The procedures used to determine the list of certification
authorities in Windows XP, Internet Explorer and other
Microsoft products are documented at:

http://www.microsoft.com/technet/treeview/default.asp?url=/tec
hnet/security/news/rootcert.asp

Christian,

Others may respond differently, but I found one part of this very interesting. The text says, in part:

        When a user visits a secure Web site (that is, by using
        HTTPS), reads a secure e-mail (that is, S/MIME), or
        downloads an ActiveX control that uses a new root
        certificate, the Windows XP certificate chain
        verification software checks the appropriate Windows
        Update location and downloads the necessary root
        certificate. To the user, the experience is seamless.
        The user does not see any security dialog boxes or
        warnings. The download happens automatically, behind the
        scenes.

Suppose a user has sufficient expertise and desire to make individual evaluations of which CA certs to accept and from what CAs. With the earlier model, she could look through the list, adding and deleting root certs according to her preferences and using Microsoft's acceptance of a given cert as a guide (to whatever extent she saw that as appropriate).
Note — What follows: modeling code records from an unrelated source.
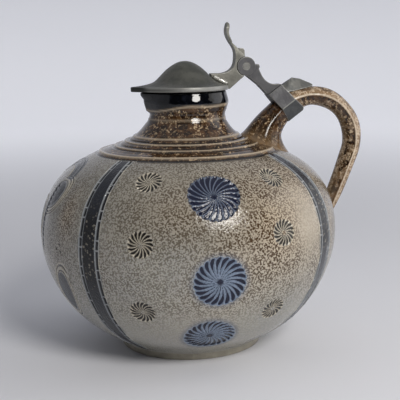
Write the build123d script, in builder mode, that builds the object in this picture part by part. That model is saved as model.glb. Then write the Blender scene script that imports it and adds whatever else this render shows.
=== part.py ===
from build123d import *
import os
from math import cos, radians, sin

# A globular salt-glazed stoneware jug with a domed pewter lid hinged on its handle.
#
# Frame, in millimetres: the origin is the centre of the flat foot, +Z is up, the
# handle stands towards +X and the pouring lip points to -X.  Everything but the
# handle's own taper is symmetric about the plane Y = 0.

# ---------------------------------------------------------------- thrown body
BELLY_R = 95.0
BELLY_Z = 76.0
FOOT_R = 45.5
FOOT_TOP_R = 46.5
FOOT_H = 4.5
FOOT_EDGE = 0.8
SHOULDER_R = 58.0
SHOULDER_Z = 126.0
NECK_BASE_R = 35.0
NECK_BASE_Z = 135.2
WAIST_R = 24.2
WAIST_Z = 149.5
MOUTH_R = 26.0
MOUTH_SWELL_Z = 157.0
MOUTH_TOP_R = 24.8
MOUTH_Z = 163.8
WALL = 5.2
FLOOR_T = 7.0
FLOOR_R = 38.0
NECK_WALL = 4.4
RIM_ROUND = 1.2

# turned grooves on the shoulder, between its edge and the foot of the neck
GROOVE_COUNT = 4
GROOVE_R = 0.9

# pouring lip pulled out of the mouth: height, round radius and reach, outside and inside
LIP_NOSE_R = 4.5
LIP_OUTSIDE = (
    (150.4, 23.4, 24.6),
    (155.0, 24.6, 26.6),
    (160.0, 24.8, 28.4),
    (163.8, 24.6, 30.6),
)
LIP_INSIDE_NOSE_R = 2.5
LIP_INSIDE = ((152.0, 19.2, 19.5), (163.8, 20.2, 26.8))

# --------------------------------------------------------------------- handle
LOOP_X = 83.5
LOOP_Z = 129.5
LOOP_R = 28.4
GRIP_R = 6.1
ROOT_ANGLE = 141.0
LOOP_TOP_ANGLE = 90.0
LOOP_END_ANGLE = -21.5
ROOT_LENGTH = 27.0
ROOT_R = 16.0
ROOT_MID_R = 10.6
ROOT_TOP_R = 8.0
ROOT_SPREAD = 6.0
STRAP_SEAT_R = 7.7
PAST_STRAP_R = 7.0
TAIL_RUN = 37.0
GRIP_END_R = 4.8
# thumbed tail: height, distance from the axis, radius
TAIL_SECTIONS = ((90.0, 95.5, 5.0), (80.5, 95.0, 2.6), (71.0, 94.4, 1.0))

# ------------------------------------------------------------------ lid shell
LID_R = 27.5
LID_SEAT_Z = 164.0
BRIM_T = 3.0
LID_APEX_Z = 182.5
LID_WALL = 2.0
LID_HOLLOW_R = 21.5
HOLLOW_SHOULDER = (20.5, 166.2)
BEAK_REACH = 34.8
BEAK_NOSE_R = 4.0

# ---------------------------------------------------------------------- hinge
PIN_X = 39.6
PIN_Z = 178.2
PIN_R = 1.6
PIN_RUNNING_GAP = 0.05
PIN_HEAD_R = 2.3
PIN_HEAD_T = 0.8
HINGE_WIDTH = 8.0
KNUCKLE_WIDTH = 3.2
KNUCKLE_R = 5.8
KNUCKLE_GAP = 0.15
LUG_R = 6.0
HINGE_CLEARANCE = 0.35
LID_OPEN_ANGLE = 86.0
SHANK_NOSE_ANGLE = 7.0
SHANK_NOSE_R = 8.4
LID_NOSE_FACE = 10.2
LID_NOSE_R = 11.4
LID_NOSE_CHAMFER = 4.0
LID_NOSE_BACK = 12.4
LID_NOSE_SPAN = 17.0
ARM_INSET = 0.3
# thumb rest seen from the front: a waisted blade with a broader pad
BLADE_FOOT_Z = 185.0
BLADE_WAIST_Z = 193.0
BLADE_WAIST_HALF = 3.0
BLADE_PAD_Z = 200.5
BLADE_PAD_HALF = 4.5
BLADE_TIP_Z = 206.5
# solder beads along the foot of the block, as (x, z)
SOLDER_R = 1.3
SOLDER_TOP = (18.0, 172.2)
SOLDER_LOW = (26.6, 167.6)

# -------------------------------------------------------- strap on the handle
STRAP_ANGLE = 125.5
STRAP_TOP = 13.5
STRAP_TOP_HALF = 6.0
STRAP_WAIST = 1.3
STRAP_WAIST_HALF = 9.9
STRAP_BOTTOM = -8.7
STRAP_BOTTOM_HALF = 5.4
STRAP_CUT = 30.0
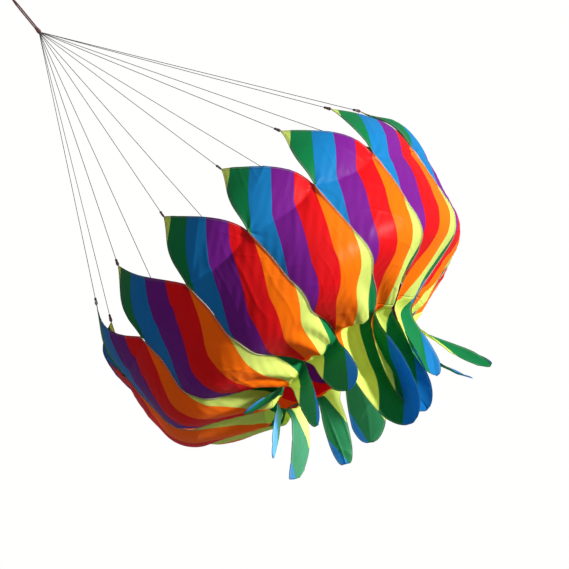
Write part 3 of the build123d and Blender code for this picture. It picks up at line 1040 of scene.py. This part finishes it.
# ---------------------------------------------------------------- leader, whipping and bridle knot
STRAND_Y = LEADER_R + STRAND_GAP / 2
BIGHT_R = EYE_WIRE_R + LEADER_R + BIGHT_CLEARANCE
neck = BAR - LEADER_UP * NECK_BELOW_EYE
knot_top = KNOT + LEADER_UP * (KNOT_LENGTH / 2)
whipping_foot = neck - LEADER_UP * (WHIPPING_LENGTH + WHIPPING_BELOW_NECK)
front_way = np.cross(LEADER_UP, AWAY)
QUARTER_TURN = [(0.030, 90), (0.022, 60), (0.013, 30), (0.005, 0)]  # metres below the whipping, degrees


def strand(side):
    """One leader strand's course from the knot up to the bight, a quarter turn about the other on its way."""
    turning = [(whipping_foot - LEADER_UP * below, angle) for below, angle in QUARTER_TURN]
    turns = [(knot_top, 90)] + turning + [(neck, 0)]
    course = []
    for place, angle in turns:
        turned = math.radians(angle)
        course.append(place + side * STRAND_Y * (AWAY * math.cos(turned) + front_way * math.sin(turned)))
    heights = (BAR_Z - NECK_BELOW_EYE / 2, BAR_Z + BIGHT_R)
    return course + [np.array([0, side * BIGHT_R, height]) for height in heights]


route = strand(1) + strand(-1)[::-1]
leader_path = evened(spline_points(route), 0.0012)
leader = add_tubes(
    "leader_rope", twisted(leader_path, LEADER_R * 0.50, 0.011, 3), LEADER_R * 0.55, maroon_cord, 8
)
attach(leader, "drogue")
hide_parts("leader_cord")

thread_r = 0.00045
turns = WHIPPING_LENGTH / (2.1 * thread_r)
at = np.linspace(0, 1, 320)
wind = at * turns * 2 * math.pi
wide = LEADER_R + 0.0006
oval_y = np.sin(wind) * wide + np.clip(np.sin(wind) * 3, -1, 1) * STRAND_Y
oval_x = np.cos(wind) * wide
whipping_climb = 0.0004 + at * (WHIPPING_LENGTH - 0.0008)
whipping_path = (
    whipping_foot
    + LEADER_UP * whipping_climb[:, None]
    + AWAY * oval_y[:, None]
    + front_way * oval_x[:, None]
)
whipping = add_tubes("whipping_thread", [whipping_path], thread_r, whipping_thread, 6)
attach(whipping, "drogue")
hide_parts("leader_whipping")

KNOT_CORD_R = 0.0016
wraps_at = np.linspace(0, 1, 260)
spin = wraps_at * 6.5 * 2 * math.pi
knot_radii = [KNOT_R - KNOT_BULGE, KNOT_R, KNOT_R - KNOT_BULGE / 2, KNOT_R - KNOT_BULGE]
swell = np.interp(wraps_at, [0, 0.3, 0.6, 1.0], knot_radii) - KNOT_CORD_R
knot_path = (
    KNOT
    + LEADER_UP * ((wraps_at - 0.5) * (KNOT_LENGTH - 2 * KNOT_CORD_R))[:, None]
    + (AWAY * np.cos(spin)[:, None] + front_way * np.sin(spin)[:, None]) * swell[:, None]
)
core_heights = np.linspace(-KNOT_LENGTH / 2 + 0.001, KNOT_LENGTH / 2 - 0.001, 9)
core = np.array([KNOT + LEADER_UP * h for h in core_heights])
knot_parts = [tube_parts(knot_path, KNOT_CORD_R, 8), tube_parts(core, 0.0034, 12)]
offset = len(knot_parts[0][0])
knot = add_mesh(
    "bridle_knot_wraps",
    np.concatenate([p[0] for p in knot_parts]),
    knot_parts[0][1] + [tuple(offset + i for i in f) for f in knot_parts[1][1]],
    np.concatenate([p[2] for p in knot_parts]),
)
knot.data.materials.append(maroon_cord)
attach(knot, "drogue")
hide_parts("bridle_knot")

# ---------------------------------------------------------------- the snap and its swivel
for node, finish in (
    ("snap_body", plated),
    ("snap_bolt", polished),
    ("thumb_knob", brassy),
    ("swivel_eye", polished),
):
    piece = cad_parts[node]
    piece.data.materials.clear()
    piece.data.materials.append(finish)

# the bolt's spring, which the bolt presses together inside the barrel
spring_low, spring_high = (np.array(corner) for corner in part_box("bolt_spring"))
spring_axis = (spring_low + spring_high) / 2
spring_r = (spring_high[1] - spring_low[1]) / 2 - SPRING_WIRE_R
coil = np.linspace(0, 1, SPRING_TURNS * 24 + 1)
coil_turn = coil * SPRING_TURNS * 2 * math.pi
coil_rise = np.interp(coil, [0, 0.12, 0.88, 1], [0, 0.04, 0.96, 1])
spring_path = np.stack(
    [
        spring_axis[0] + spring_r * np.cos(coil_turn),
        spring_axis[1] + spring_r * np.sin(coil_turn),
        spring_low[2] + SPRING_WIRE_R + coil_rise * (spring_high[2] - spring_low[2] - 2 * SPRING_WIRE_R),
    ],
    1,
)
spring = add_tubes("spring_coil", [spring_path], SPRING_WIRE_R, spring_steel, 8)
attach(spring, "snap")
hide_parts("bolt_spring")
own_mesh(spring)
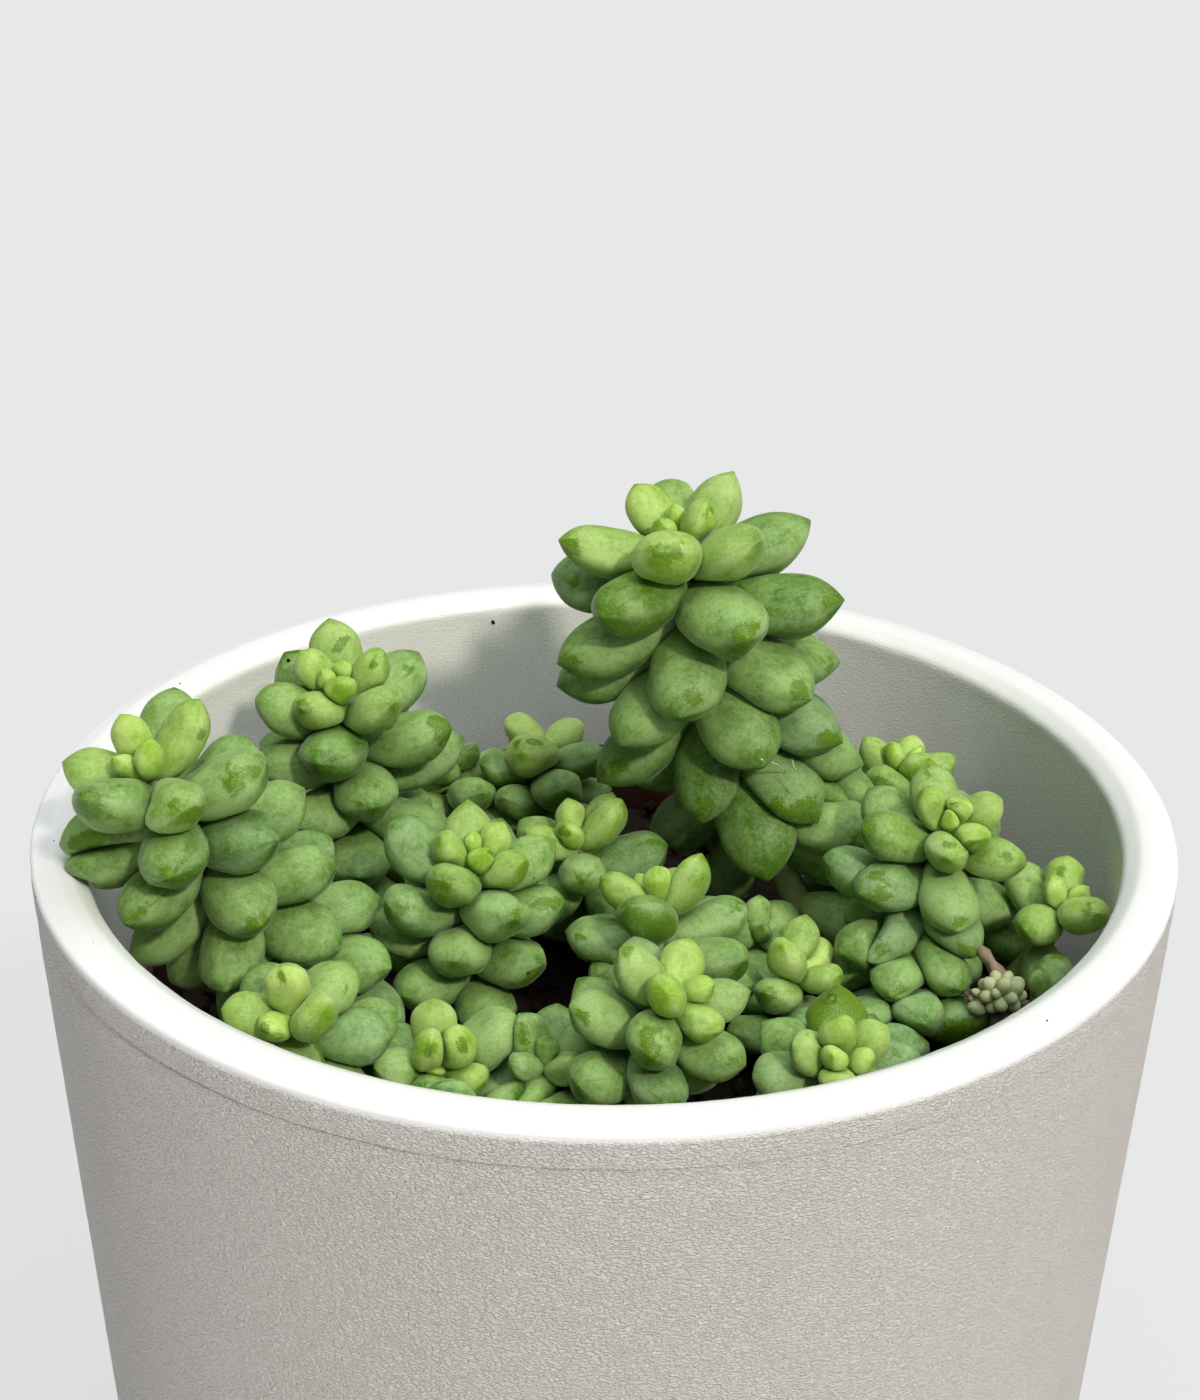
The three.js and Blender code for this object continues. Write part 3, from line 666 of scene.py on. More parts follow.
def rub_marks(skins):
    """Rubs the bloom off the nearest leaf under each mark."""
    points = np.concatenate([skin.points.reshape(-1, 3) for skin in skins])
    owner = np.repeat(np.arange(len(skins)), LEAF_RINGS * LEAF_SIDES)
    x, y, far = pixels_of(points)
    for mark_x, mark_y, radius in RUB_MARKS:
        near = np.flatnonzero(np.hypot(x - mark_x, y - mark_y) < RUB_REACH)
        if not len(near):
            continue
        chance = np.random.default_rng([mark_x, mark_y])
        hit = near[np.argmin(far[near])]
        skin = skins[owner[hit]]
        way = skin.leaf.axis * chance.normal() + skin.leaf.side * chance.normal()
        way /= np.linalg.norm(way)
        offset = skin.points - points[hit]
        along = offset @ way
        beside = np.sqrt(np.maximum(0, (offset**2).sum(2) - along**2))
        spread = (along / (1.25 * radius)) ** 2 + (beside / (0.6 * radius)) ** 2
        skin.rub = np.maximum(skin.rub, chance.uniform(0.55, 0.95) * np.exp(-spread))


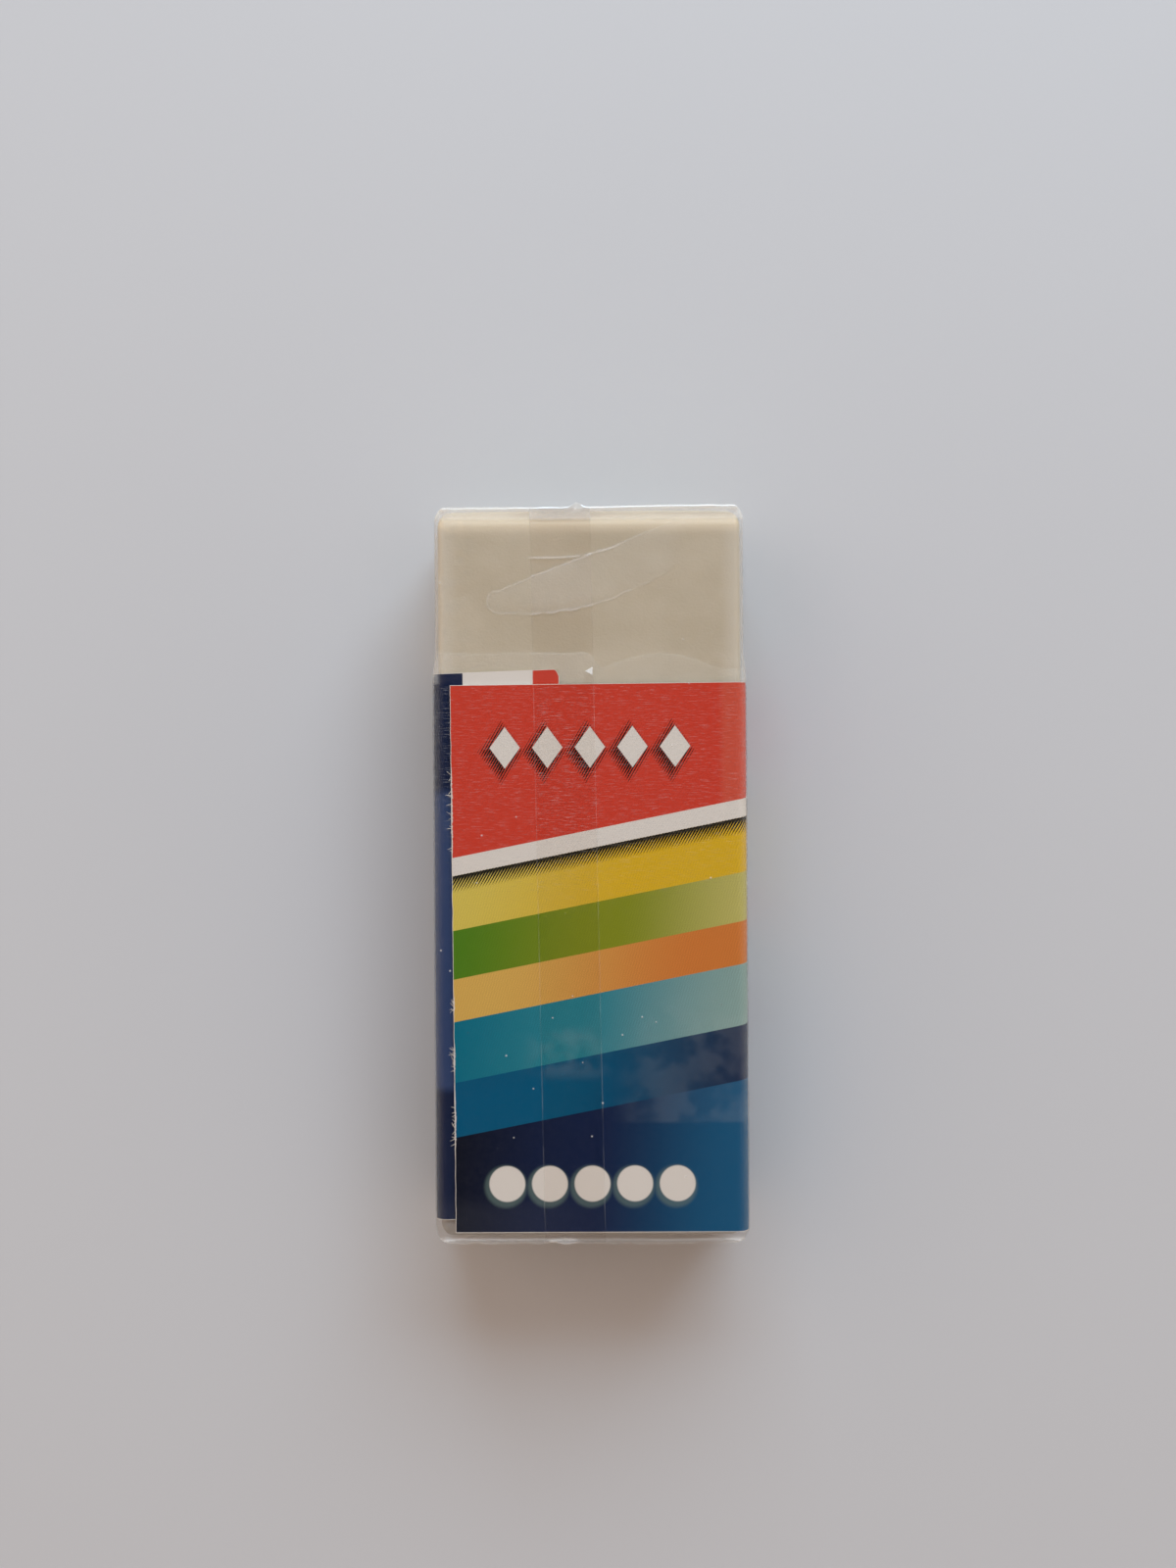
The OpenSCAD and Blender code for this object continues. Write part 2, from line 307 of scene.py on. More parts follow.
def make_piece(name, points, faces, uv=None, values=None, slots=None, sharp=35):
    """A mesh object in place, from points in metres and lists of faces. uv has a pair for each
    point, values holds named numbers for each point, and slots a material number for each face.
    Edges that turn by more than the sharp angle stay sharp."""
    mesh = bpy.data.meshes.new(name)
    lists = [f for part in faces for f in part.tolist()]
    mesh.from_pydata(points.tolist(), [], lists)
    if uv is not None:
        corner = np.empty(len(mesh.loops), np.int32)
        mesh.loops.foreach_get("vertex_index", corner)
        layer = mesh.uv_layers.new(name="strip")
        layer.data.foreach_set("uv", uv[corner].astype(np.float32).ravel())
    for key, numbers in (values or {}).items():
        attribute = mesh.attributes.new(key, "FLOAT", "POINT")
        attribute.data.foreach_set("value", numbers.astype(np.float32))
    if slots is not None:
        mesh.polygons.foreach_set("material_index", slots.astype(np.int32))
    mesh.polygons.foreach_set("use_smooth", np.ones(len(mesh.polygons), bool))
    mesh.set_sharp_from_angle(angle=math.radians(sharp))
    mesh.update()
    piece = bpy.data.objects.new(name, mesh)
    bpy.context.scene.collection.objects.link(piece)
    return piece


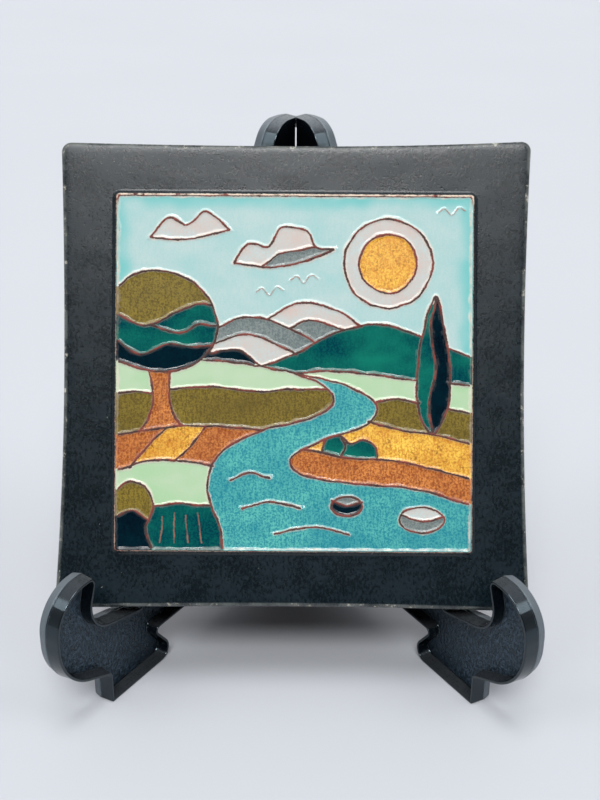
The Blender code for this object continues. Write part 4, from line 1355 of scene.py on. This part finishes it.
def make_lights():
    """Broad soft lights, each as strong and as wide as given, at a height from straight in front."""
    for name, strength, breadth, height, turn in LIGHTS:
        lamp = bpy.data.lights.new(name, "SUN")
        lamp.energy = strength
        lamp.angle = math.radians(breadth)
        light = add_object(name, lamp)
        light.rotation_euler = (math.radians(90.0 - height), 0.0, math.radians(turn))
    bpy.context.scene.view_settings.view_transform = "Standard"


def make_camera(centre):
    """The photograph's camera: its place follows from the picture's size and place in the image."""
    camera = bpy.data.cameras.new("camera")
    camera.sensor_width = SENSOR_WIDTH
    camera.lens = FOCAL_PIXELS / max(IMAGE_WIDTH, IMAGE_HEIGHT) * SENSOR_WIDTH
    ahead = Vector((0.0, math.cos(CAMERA_PITCH), -math.sin(CAMERA_PITCH)))
    level_up = Vector((0.0, math.sin(CAMERA_PITCH), math.cos(CAMERA_PITCH)))
    level_right = Vector((1.0, 0.0, 0.0))
    up = level_up * math.cos(CAMERA_ROLL) - level_right * math.sin(CAMERA_ROLL)
    right = level_right * math.cos(CAMERA_ROLL) + level_up * math.sin(CAMERA_ROLL)
    away = FOCAL_PIXELS / PIXELS_PER_METRE
    aside = (IMAGE_WIDTH / 2 - PICTURE_CENTRE_PIXEL[0]) / PIXELS_PER_METRE
    above = (IMAGE_HEIGHT / 2 - PICTURE_CENTRE_PIXEL[1]) / PIXELS_PER_METRE
    axes = Matrix((right, up, -ahead)).transposed().to_4x4()
    viewer = add_object("camera", camera)
    viewer.matrix_world = Matrix.Translation(centre - away * ahead + aside * right - above * up) @ axes
    bpy.context.scene.camera = viewer


def main():
    tile = make_tile()
    tile.data.materials.append(tile_material())
    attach(tile, "root")
    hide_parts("tile")
    plastic = plastic_material()
    halves = (("stand_left", "plastic_half_left", -1), ("stand_right", "plastic_half_right", 1))
    for node, name, side in halves:
        half = make_half(name, side)
        half.data.materials.clear()
        half.data.materials.append(plastic)
        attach(half, "root")
        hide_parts(node)
    make_camera(tile_matrix(tile_outline()).translation)
    make_surround()
    make_lights()
    make_floor()


main()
Now, if I read this correctly, there is no more choice: any cert accepted by Microsoft is automatically trusted by the desktop software and the user can't say, e.g., "I know that XYZ Corp, who met Microsoft's criteria, was just bought out by ABC Corp; I believe that ABC are scum and don't want to trust any cert issued by any subsidiary of theirs, even if it was issued pre-merger."

Conversely, if I'm part of an enterprise that issues its own certs for internal purposes, it doesn't look as if I can make those certs usable in the XP environment, since such internal certs don't satisfy the "broad business value to Microsoft platform customers" criterion and hence will not be accepted by Microsoft for use in the specified environment.

I hope this is only part of the story, and that user options to accept some certs (even if they are not accepted by Microsoft) and reject others (even if they are accepted by Microsoft) still exist in some usable form.